David Chesky, ‘Penn Station,’ from The New York Rags

More than his The New York Chorinhos, The New York Rags is Chesky’s love letter to the place he loves, much as Gershwin’s was “Rhapsody in Blue” and the great arranger-composer Gordon Jenkins’s was Manhattan Tower. Like these two commanding works, The New York Rags is inseparable from the city that inspired it, most especially at this moment of the 21st Century. It’s intriguing to wonder what Chesky could come up with if he wrote an entire album of late-night Manhattan reflections, when the old town, even though it never sleeps, exhales for a few hours, and a person can take a piece of that quietude for himself. Even though he states in the liner notes how the rush hour subway inspires him–“being smacked in there and people saying, ‘Get the fuck out of my face!’ I mean, that’s New York to me”–it says here he has something to contribute to the city’s romantic musical literature as well.
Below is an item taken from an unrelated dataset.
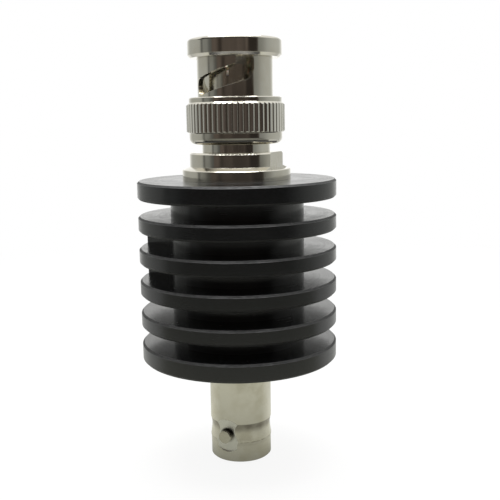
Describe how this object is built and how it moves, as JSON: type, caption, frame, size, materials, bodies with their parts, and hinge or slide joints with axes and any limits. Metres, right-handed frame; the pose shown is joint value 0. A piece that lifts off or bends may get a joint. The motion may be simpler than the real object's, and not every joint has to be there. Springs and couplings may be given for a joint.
{
  "type": "coaxial attenuator",
  "caption": "Inline coaxial power attenuator: black finned round body with a label pad, a bayonet plug with a slotted knurled coupling nut on top and a bayonet jack below.",
  "frame": {"origin": "on the axis, at the jack's open end face, on which the part stands", "axes": "+Z along the axis from the jack to the plug; the picture looks along +Y with +X to its right"},
  "size_m": [0.0306, 0.0304, 0.0649],
  "materials": {
    "anodised_aluminium": "black anodised, semi-gloss, fine turning marks",
    "nickel_plate": "bright nickel plate over turned brass",
    "nickel_nut": "bright nickel plate, knurled band",
    "nickel_jack": "bright nickel plate over turned brass",
    "nickel_contact": "nickel plated spring metal",
    "spring_steel": "plain spring steel",
    "silicone": "matt grey silicone rubber",
    "ptfe": "smooth waxy white fluoroplastic",
    "gold_plate": "gold plate over copper alloy",
    "brass_block": "machined brass",
    "ceramic": "fine matt ceramic"
  },
  "bodies": {
    "attenuator": {"heat_sink": "anodised_aluminium", "plug_body": "nickel_plate", "wave_washer": "spring_steel", "front_thrust_washer": "spring_steel", "retaining_ring": "spring_steel", "plug_outer_contact": "nickel_contact", "plug_gasket": "silicone", "plug_insulator": "ptfe", "plug_pin": "gold_plate", "carrier_base": "brass_block", "carrier_cover": "brass_block", "chip_substrate": "ceramic", "chip_lid": "ceramic", "input_tab": "gold_plate", "output_tab": "gold_plate", "jack_body": "nickel_jack", "jack_insulator": "ptfe", "jack_socket": "gold_plate"},
    "rear_washer": {"rear_thrust_washer": "spring_steel"},
    "nut": {"coupling_nut": "nickel_nut", "nut_front_ring": "nickel_nut"}
  },
  "joints": [
    {"name": "nut_pull", "type": "slide", "parent": "attenuator", "child": "rear_washer", "axis": [0, 0, 1], "range_m": [0, 0.0005], "stiffness_N_per_m": 20000, "deforming": ["wave_washer"]},
    {"name": "nut_spin", "type": "hinge", "parent": "rear_washer", "child": "nut", "pos_m": [0, 0, 0.056], "axis": [0, 0, 1], "continuous": true}
  ]
}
Celebrate The New York Rags as a compelling reimagining of ragtime for a new era (and at the same time for demonstrating the continuing allure of classic ragtime), enjoy the musical evocations of the hurly-burly of daily life in the borough, and hope the artist will one day turn his considerable compositional artistry inward, and capture something of what we know of Manhattan in the wee small hours. A new Manhattan Tower abides within David Chesky, I’m sure of it.